LVdlR. Dans son article consacré à cette affaire, Jacques Sapir, expert français réputé, qualifie ce qui se passe maintenant de preuve de la décomposition de la sphère politique en France ainsi que journalistique, d’ailleurs. Qu’en dites-vous ?

A.M.-Z. J. Sapir reprend la thèse de Marine Le Pen. En revanche, quand on regarde les faits, il faut également être capable de prendre du recul et de voir en quoi quelque chose ne tourne pas rond dans la classe politique française classique, à savoir l’UMP et le PS. On a aujourd’hui au sommet de l’Etat la mainmise d’une promotion, la promotion Voltaire celle de F. Hollande à l’ENA qui occupe tous les postes stratégiques : Président de la République, secrétaire général de l’Elysée, ministre de l’économie, ministre de l’environnement et j’en passe. Je crois qu’il y a en effet une difficulté pour ces gens-là qui se sont connus adolescents, qui ont grandi dans les mêmes beaux quartiers parisiens, qui ont fréquenté les mêmes écoles et suivi les mêmes études, donc ça peut être un peu difficile de les différencier. Il y a un vrai effort à faire et il faut changer des choses dans cette classe politique actuelle parce qu’il y a parfois des collisions qui rendent assez difficile la lecture entre la gauche et la droite. Et de plus en plus de gens les mettent dans le même panier et ça amène à la montée du FN.

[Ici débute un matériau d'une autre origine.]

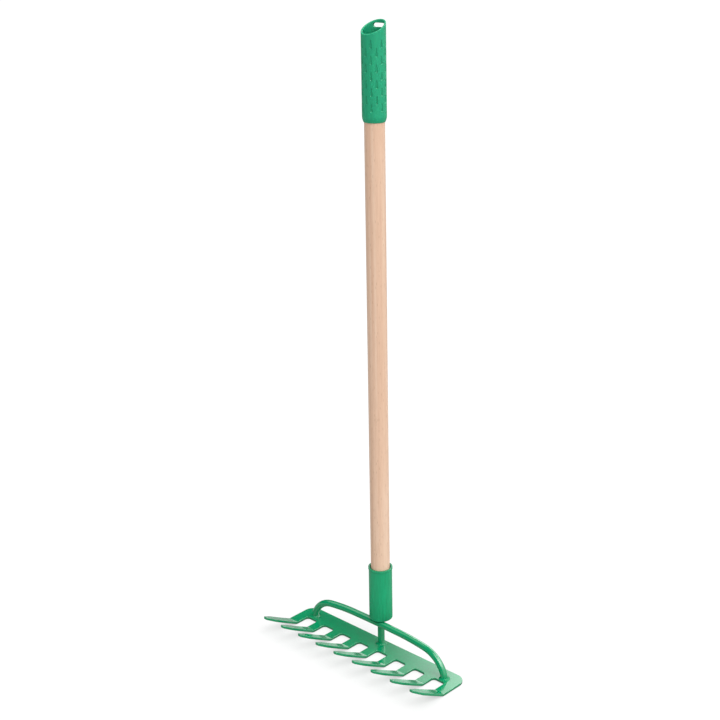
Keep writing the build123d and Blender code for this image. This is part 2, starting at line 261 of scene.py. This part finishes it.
def beech():
    """Steamed beech dowel, sanded and lightly lacquered: pinkish, straight grain, short dark ray flecks."""
    material, tree, shader = new_material("sanded_beech")
    place = add_node(tree, "ShaderNodeTexCoord").outputs["Object"]
    band_point, fibre_point, fleck_point, cloud_point = (
        add_node(tree, "ShaderNodeMapping", {"Vector": place, "Scale": stretch}).outputs[0]
        for stretch in (per_mm(y=0.55, z=0.012), per_mm(z=0.035), per_mm(z=0.16), per_mm(z=0.2))
    )
    bands = add_node(tree, "ShaderNodeTexNoise", {
        "Vector": band_point, "Scale": 1 / BEECH_BAND, "Detail": 3, "Roughness": 0.55,
    }).outputs["Fac"]
    fibre = add_node(tree, "ShaderNodeTexNoise", {
        "Vector": fibre_point, "Scale": 1 / BEECH_FIBRE, "Detail": 3, "Roughness": 0.65,
    }).outputs["Fac"]
    fleck = add_node(tree, "ShaderNodeTexVoronoi", {
        "Vector": fleck_point, "Scale": 1 / BEECH_FLECK,
    }).outputs["Distance"]
    clouds = add_node(tree, "ShaderNodeTexNoise", {
        "Vector": cloud_point, "Scale": 1 / BEECH_CLOUD, "Detail": 2,
    }).outputs["Fac"]
    body = add_node(
        tree, "ShaderNodeValToRGB", {"Fac": bands},
        stops=[(0.28, "D9B195"), (0.5, "E4C0A5"), (0.74, "ECCFB7")],
    ).outputs["Color"]
    # Each layer: what drives it, its range, the share at both ends of the range, and its colour.
    for driver, low, high, low_share, high_share, code in (
        (fibre, 0.42, 0.72, 0.0, 0.34, "BF9374"),
        (fleck, 0.1, 0.2, 0.5, 0.0, "A87C5D"),
        (clouds, 0.35, 0.75, 0.0, 0.3, "DBB396"),
    ):
        share = add_node(tree, "ShaderNodeMapRange", {
            "Value": driver, "From Min": low, "From Max": high, "To Min": low_share, "To Max": high_share,
        }).outputs[0]
        body = add_node(
            tree, "ShaderNodeMix", {0: share, 6: body, 7: srgb(code)}, data_type="RGBA",
        ).outputs[2]
    lacquer = add_node(tree, "ShaderNodeMapRange", {
        "Value": fibre, "From Min": 0.3, "From Max": 0.7, "To Min": 0.5, "To Max": 0.62,
    }).outputs[0]
    grain = add_node(tree, "ShaderNodeBump", {
        "Height": fibre, "Distance": BEECH_FIBRE_HEIGHT * MM, "Strength": 1.0,
    }).outputs[0]
    surface = add_node(tree, "ShaderNodeBump", {
        "Height": fleck, "Distance": BEECH_FLECK_HEIGHT * MM, "Strength": 1.0, "Normal": grain,
    }).outputs[0]
    set_inputs(tree, shader, {
        "Base Color": body,
        "Roughness": lacquer,
        "Normal": surface,
        "Coat Weight": 0.1,
        "Coat Roughness": 0.35,
    })
    return material


ZINC_FILM = 1.6            # mm
ZINC_MARK = 0.25           # mm
ZINC_MARK_HEIGHT = 0.01


def zinc():
    """Bright zinc plating on a steel screw, with fine marks and a cloudy passivated film."""
    material, tree, shader = new_material("zinc_plating")
    place = add_node(tree, "ShaderNodeTexCoord").outputs["Object"]
    point = add_node(tree, "ShaderNodeMapping", {"Vector": place, "Scale": per_mm()}).outputs[0]
    film = add_node(tree, "ShaderNodeTexNoise", {
        "Vector": point, "Scale": 1 / ZINC_FILM, "Detail": 3,
    }).outputs["Fac"]
    marks = add_node(tree, "ShaderNodeTexNoise", {
        "Vector": point, "Scale": 1 / ZINC_MARK, "Detail": 2,
    }).outputs["Fac"]
    body = add_node(
        tree, "ShaderNodeValToRGB", {"Fac": film}, stops=[(0.3, "A9ADB0"), (0.7, "C9CCCB")],
    ).outputs["Color"]
    rough = add_node(tree, "ShaderNodeMapRange", {
        "Value": film, "From Min": 0.3, "From Max": 0.7, "To Min": 0.24, "To Max": 0.4,
    }).outputs[0]
    surface = add_node(tree, "ShaderNodeBump", {
        "Height": marks, "Distance": ZINC_MARK_HEIGHT * MM, "Strength": 1.0,
    }).outputs[0]
    set_inputs(tree, shader, {"Base Color": body, "Roughness": rough, "Normal": surface, "Metallic": 1.0})
    return material


def dress(name, material):
    """Gives a CAD node a finished material in every slot."""
    for slot in nodes[name].material_slots:
        slot.material = material


def centre_in_mm(name):
    low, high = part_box(name)
    return tuple((low + high) / 2 / MM)


def dress_all():
    steel = enamel("green_enamel")
    for name in ("tine_plate", "bow", "stem"):
        dress(name, steel)
    for name in ("left_foot_weld", "right_foot_weld", "stem_foot_weld", "crossing_weld"):
        dress(name, enamel("enamel_over_" + name, centre_in_mm(name)))
    dress("socket", moulded("socket_polypropylene", "089463", "10A873", rough=0.34, flow=1.2, grain=0.3))
    dress("grip", moulded("grip_polypropylene", "069A70", "0EA674", rough=0.46, flow=1.6, grain=0.35))
    dress("pole", beech())
    dress("socket_screw", zinc())


# ---------------------------------------------------------------- floor and light
FLOOR_SIZE = 60
FLOOR_DROP = 0.2 * MM      # keeps the floor just clear of the plate
FLOOR_GLOW = 0.57          # lifts the paper to white where it is seen, and fades its shadows


def add_floor():
    bpy.ops.mesh.primitive_plane_add(size=FLOOR_SIZE, location=(0, 0, -FLOOR_DROP))
    floor = bpy.context.object
    floor.name = "floor"
    bpy.ops.object.transform_apply(location=True, rotation=True, scale=True)
    material, tree, shader = new_material("studio_floor")
    seen = add_node(tree, "ShaderNodeLightPath").outputs["Is Camera Ray"]
    glow = add_node(tree, "ShaderNodeMapRange", {
        "Value": seen, "From Min": 0, "From Max": 1, "To Min": 0.0, "To Max": FLOOR_GLOW,
    }).outputs[0]
    set_inputs(tree, shader, {
        "Base Color": srgb("A0A0A0"),
        "Roughness": 0.8,
        "Specular IOR Level": 0.0,
        "Emission Color": (1, 1, 1, 1),
        "Emission Strength": glow,
    })
    floor.data.materials.append(material)


def add_world():
    """White surroundings for matt light; polished faces see two softboxes and a dim room."""
    world = bpy.data.worlds.new("studio")
    scene.world = world
    world.use_nodes = True
    # Sampled light would reach polished faces as matt light, so only traced rays see the world.
    world.cycles.sampling_method = "NONE"
    tree = world.node_tree
    direction = add_node(tree, "ShaderNodeTexCoord").outputs["Generated"]

    def towards(axis, start, full, low, high):
        """A level that goes from low to high as the direction turns towards the axis."""
        turned = add_node(tree, "ShaderNodeVectorMath", {0: direction, 1: axis}, operation="DOT_PRODUCT")
        return add_node(tree, "ShaderNodeMapRange", {
            "Value": turned.outputs["Value"], "From Min": start, "From Max": full,
            "To Min": low, "To Max": high,
        }).outputs[0]

    matt = towards((0.6, -0.22, 0.77), -0.8, 0.8, 0.22, 1.22)
    rear_box = towards((0.731, 0.682, 0.0), 0.0, 0.09, 0.03, 5.5)
    # The rear box ends softly at its top and at its bottom.
    for start, full, low, high in ((0.7, 0.8, 1.0, 0.1), (0.3, 0.45, 0.27, 1.0)):
        edge = towards((0, 0, 1), start, full, low, high)
        rear_box = add_node(tree, "ShaderNodeMath", {0: rear_box, 1: edge}, operation="MULTIPLY").outputs[0]
    upper_box = towards((-0.6, -0.06, 0.8), 0.88, 0.99, 0.0, 2.0)
    polished = add_node(tree, "ShaderNodeMath", {0: rear_box, 1: upper_box}, operation="ADD").outputs[0]
    ray = add_node(tree, "ShaderNodeLightPath").outputs
    lit = add_node(
        tree, "ShaderNodeMix", {0: ray["Is Glossy Ray"], 2: matt, 3: polished}, data_type="FLOAT",
    ).outputs[0]
    level = add_node(
        tree, "ShaderNodeMix", {0: ray["Is Camera Ray"], 2: lit, 3: 1.0}, data_type="FLOAT",
    ).outputs[0]
    set_inputs(tree, tree.nodes["Background"], {"Strength": level, "Color": (1, 1, 1, 1)})


def add_sun(name, direction, energy, angle):
    """A far, wide and so very soft light that shines along direction."""
    data = bpy.data.lights.new(name, "SUN")
    data.energy = energy
    data.angle = radians(angle)
    lamp = bpy.data.objects.new(name, data)
    lamp.rotation_euler = Vector(direction).to_track_quat("-Z", "Y").to_euler()
    scene.collection.objects.link(lamp)


add_camera()
dress_all()
add_floor()
add_world()
add_sun("key", direction=(-0.75, 0.15, -1.05), energy=1.5, angle=40)
scene.view_settings.view_transform = "Standard"
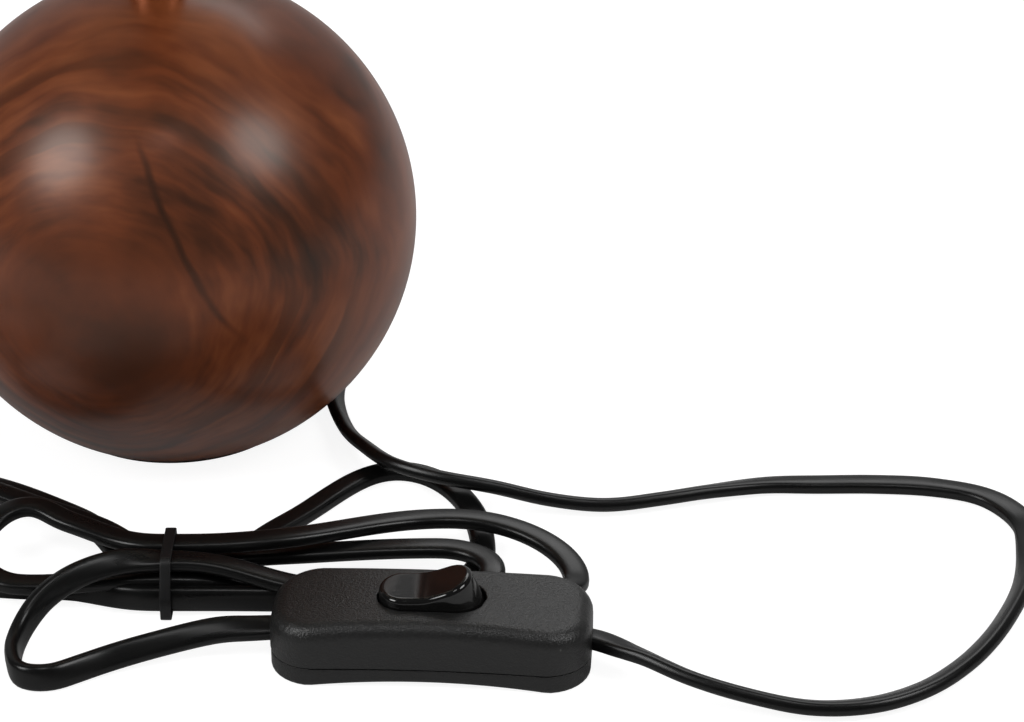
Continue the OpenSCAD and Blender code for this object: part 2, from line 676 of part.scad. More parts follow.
// Two screws driven up from below
module case_screws() color([0.72, 0.72, 0.7]) switch_place()
  for (p = case_screws_at) translate([p[0], p[1], 1.1]) difference() {
    union() {
      cylinder(d = post_d - 0.6, h = 1.5, $fn = 48);
      cylinder(d = case_screw_d, h = 8.6, $fn = 48);
    }
    translate([-1.6, -0.35, -0.1]) cube([3.2, 0.7, 1]);
    translate([-0.35, -1.6, -0.1]) cube([0.7, 3.2, 1]);
  }

// Rocker, drawn level about its pivot: a stadium whose ends lean in, with a top that dips in the middle
module rocker_body() {
  side = rocker_w / 2;
  rise = tan(rocker_tilt);
  hollow = rocker_dip - rocker_wall;
  difference() {
    intersection() {
      rotate([0, rocker_tilt, 0]) translate([0, 0, -slot_len])
        linear_extrude(2 * slot_len) slot_shape(2 * rocker_r, rocker_w);
      rotate([0, -rocker_tilt, 0]) translate([0, 0, -slot_len])
        linear_extrude(2 * slot_len) slot_shape(2 * rocker_r, rocker_w);
      rotate([90, 0, 0]) linear_extrude(rocker_w + 2, center = true) polygon([
        [-slot_len, -rocker_skirt], [slot_len, -rocker_skirt], [slot_len, rocker_dip + slot_len * rise],
        [2.5, rocker_dip + 2.5 * rise], [0, rocker_dip + 0.25],
        [-2.5, rocker_dip + 2.5 * rise], [-slot_len, rocker_dip + slot_len * rise]
      ]);
    }
    translate([0, 0, -rocker_skirt - 1]) linear_extrude(rocker_skirt + 1 + hollow)
      slot_shape(2 * rocker_r - 4 * rocker_wall, rocker_w - 2 * rocker_wall);
  }
  for (s = [-1, 1]) rotate([-90 * s, 0, 0])
    translate([0, 0, side - rocker_wall]) cylinder(d = pivot_d, h = rocker_wall + fit_gap + cheek_t - 0.2, $fn = 48);
  difference() {
    translate([0, 0, -0.6]) cylinder(d = 4.4, h = hollow + 0.8, $fn = 48);
    translate([0, 0, -1]) cylinder(d = 2.1, h = 2.4, $fn = 48);
  }
}

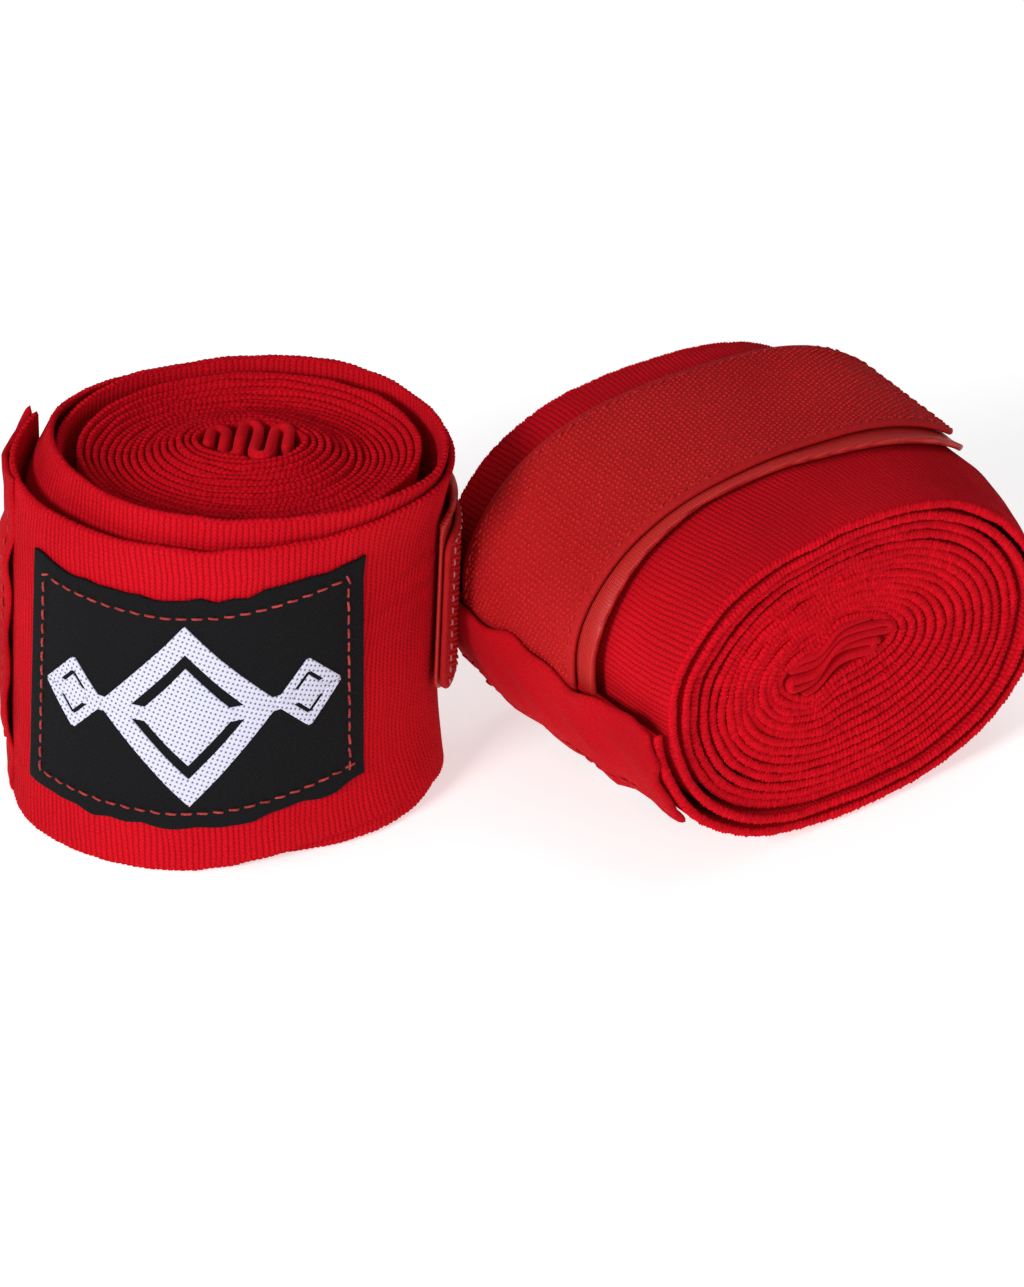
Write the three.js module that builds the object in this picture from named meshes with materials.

Il faut bien rappeler que l’UMP et le PS ce n’est pas la même chose. Il faut que l’UMP retrouve son allant, sa capacité d’être force de proposition, qu’on marque à nouveau notre territoire, nos différences avec le PS sur l’économie, sur l’immigration, sur l’éducation, sur les questions de société. Et il ne faut surtout pas unir l’UMP et le PS, même si l’UMP change de nom. Et je pense que la deuxième chose qui est aujourd’hui indispensable, c’est de faire rentrer de nouvelles personnes dans la sphère publique. On a besoin de gens qui travaillent dans le privé, de gens qui n’ont pas fait des mêmes écoles, qui viennent d’endroits différents et qui du coup ont une capacité peut-être à réfléchir un peu en dehors du moule.